Salus journal

Healthy Planet. Healthy People.

Healthcare / Sustainability

European Healthcare Design 2022

Designing and implementing a carbon-negative healthcare campus

By SALUS User Experience Team 07 Nov 2022 0

In order to meet strategic, operational, and clinical goals, the transformation of Swedish First Hill will modernise every building and system, and implement a district energy strategy that will create the first carbon-negative healthcare campus in the US by 2030.



Abstract

Swedish Health Services is a five-hospital system in Washington state, USA, affiliated with Providence Health & Services, which owns and operates 51 hospitals across seven states. Swedish First Hill is the flagship hospital of the system and one of the largest not-for-profit health providers in the Seattle metropolitan area. In order to meet strategic, operational, and clinical goals, the transformation of Swedish First Hill will modernise every building and system, and implement a district energy strategy that will create the first carbon-negative healthcare campus in the US by 2030.

Application: The project comprises 1,000,000 sq ft of new construction, 250,000 sq ft of renovation, and upgrades to existing systems and infrastructure. The North Tower includes: a new emergency department; diagnostic imaging; 24 new operating rooms; nine cath/EP rooms; and 216 ICU beds. Block 95, a new outpatient tower, provides: 600 new parking stalls; a loading and logistics centre; a conference centre; and more than 300,000 sq ft of clinical space to accommodate the Swedish Cancer Institute. In addition, the project involves an alley vacation, two new skybridges, and a tunnel. The project is under construction and will be operational by the first quarter of 2026.

Implementation: This talk will describe the three primary steps to implementation:

Step 1 – First Hill Sustainability and Resiliency Initiative

  • Implement building analytics software;
  • Identify and monitor measurable energy and carbon reductions;
  • Leverage sustaining initiatives to obtain utility funding grants; and
  • Reduce fossil dependencies without compromising resiliency.

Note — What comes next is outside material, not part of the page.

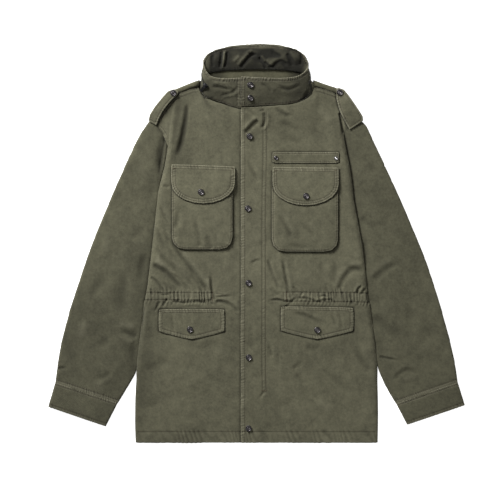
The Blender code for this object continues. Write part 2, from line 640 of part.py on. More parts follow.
def make_back(parts, ground):
    """Make the back: flat on the floor, with its shoulder edges rolled forward."""
    bm = bmesh.new()
    outline = []
    strips = []
    for side in ("right", "left"):
        rolls = []
        for start, inward in shoulder_frames(side):
            points = [start + inward * inset for inset, _ in SHOULDER_PROFILE]
            heights = [height for _, height in SHOULDER_PROFILE]
            rolls.append([bm.verts.new(Vector((p.x, p.y, z)) * MM) for p, z in zip(points, heights)])
        arm = [body_side(side, *armhole_point(side, share)) for share in (0.8, 0.5, 0.2)]
        edge = [bm.verts.new(Vector((x, y, 0.0)) * MM) for x, y in body_edge(side) + arm]
        edge += [roll[0] for roll in rolls]
        strips.append(rolls)
        outline.append(edge)
    neck = [bm.verts.new(Vector((x, y, 0.0)) * MM) for x, y in back_neck()]
    bm.faces.new(outline[0] + neck + list(reversed(outline[1])))
    for rolls in strips:
        for low, high in zip(rolls, rolls[1:]):
            for j in range(len(low) - 1):
                bm.faces.new((low[j], low[j + 1], high[j + 1], high[j]))
    bmesh.ops.recalc_face_normals(bm, faces=bm.faces)
    flat = max(bm.faces, key=lambda face: face.calc_area())
    if flat.normal.z > 0.0:
        bmesh.ops.reverse_faces(bm, faces=bm.faces)
    ground.add(bm)
    obj = new_object("back", bm, cloth_material("back", OLIVE_DARK), parts)
    return add_wall(obj, BACK_WALL)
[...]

Step 2 – Systems and infrastructure modernisation

  • Satisfy state sustainability and environmental mandates;
  • Install smart buildings advanced fault detection and diagnostics;
  • Realise $2.1m in energy savings and utility incentives; and
  • Install heat recovery infrastructure.

Step 3 – Carbon Negative Campus by 2030

  • Implement campus-wide heat recovery piping expansion;
  • Finalise design and documents for carbon-neutral campus;
  • Minimise greenhouse gas emissions;
  • Maximise waste-heat recovery; and
  • Construct micro-heat recovery plants.

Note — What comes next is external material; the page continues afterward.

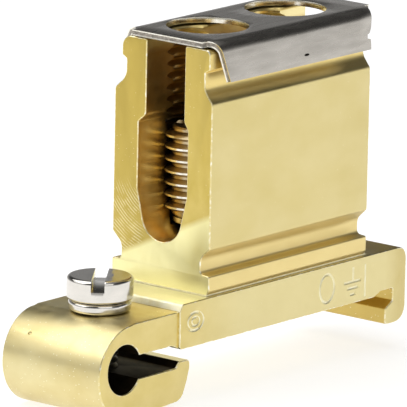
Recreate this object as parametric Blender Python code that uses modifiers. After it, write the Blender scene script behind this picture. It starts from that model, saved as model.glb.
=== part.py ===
"""Earth clamp for a 35 mm top-hat rail: a brass clamp block with two set screws on a brass hooked foot.

X runs along the rail foot, from the flexing jaw (-X) to the fixed hook (+X). Z points up, away from the
rail. The origin is on the foot's underside, where the rail sits, below the middle of the clamp block.
Lengths are in millimetres until they reach Blender, where MM turns them into metres.
"""

import math

import bmesh
import bpy
from mathutils import Euler, Matrix, Vector

MM = 0.001

# Assembly
SEAT_GAP = 0.1  # left between pieces that rest on each other
SLIDE_GAP = 0.05  # radial room around a turning or sliding piece
ROUND_STEPS = 48  # sides of a large turned piece
ARC_STEP_DEG = 15.0  # sweep of one side of a rounded corner

# Rail foot, as a profile in XZ
FOOT_TOP = 4.75
FOOT_HALF_WIDTH = 6.75
FOOT_LEFT = -17.4
HOOK_RIGHT = 19.6
HOOK_BOTTOM = -3.3
HOOK_LIP_FACE = 16.2
HOOK_LIP_TOP = -1.6
POCKET_WALL = 17.45
POCKET_TOP = 0.5
NECK_HALF_WIDTH = 6.5
NECK_TOP = 4.0
NECK_UNDERSIDE = 0.55
ROLL_CENTRE = (-25.27, -1.08)
ROLL_RADIUS = 4.97
RELIEF_CENTRE = (-26.2, -0.6)
RELIEF_RADIUS = 2.6
JAW_FLOOR = -1.9
JAW_TIP = -15.8
NOSE_TOP = -1.28
NOSE_BACK = -17.5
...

Implications: As we continue to mitigate the impacts of climate change, the energy demands of healthcare campuses, rising healthcare costs, a pandemic, and escalating construction costs, it is incumbent on those of us engaged in healthcare design to be exemplary stewards of precious and limited resources. This project will manifest the owner’s commitment to its mantra, ‘Health for Good’.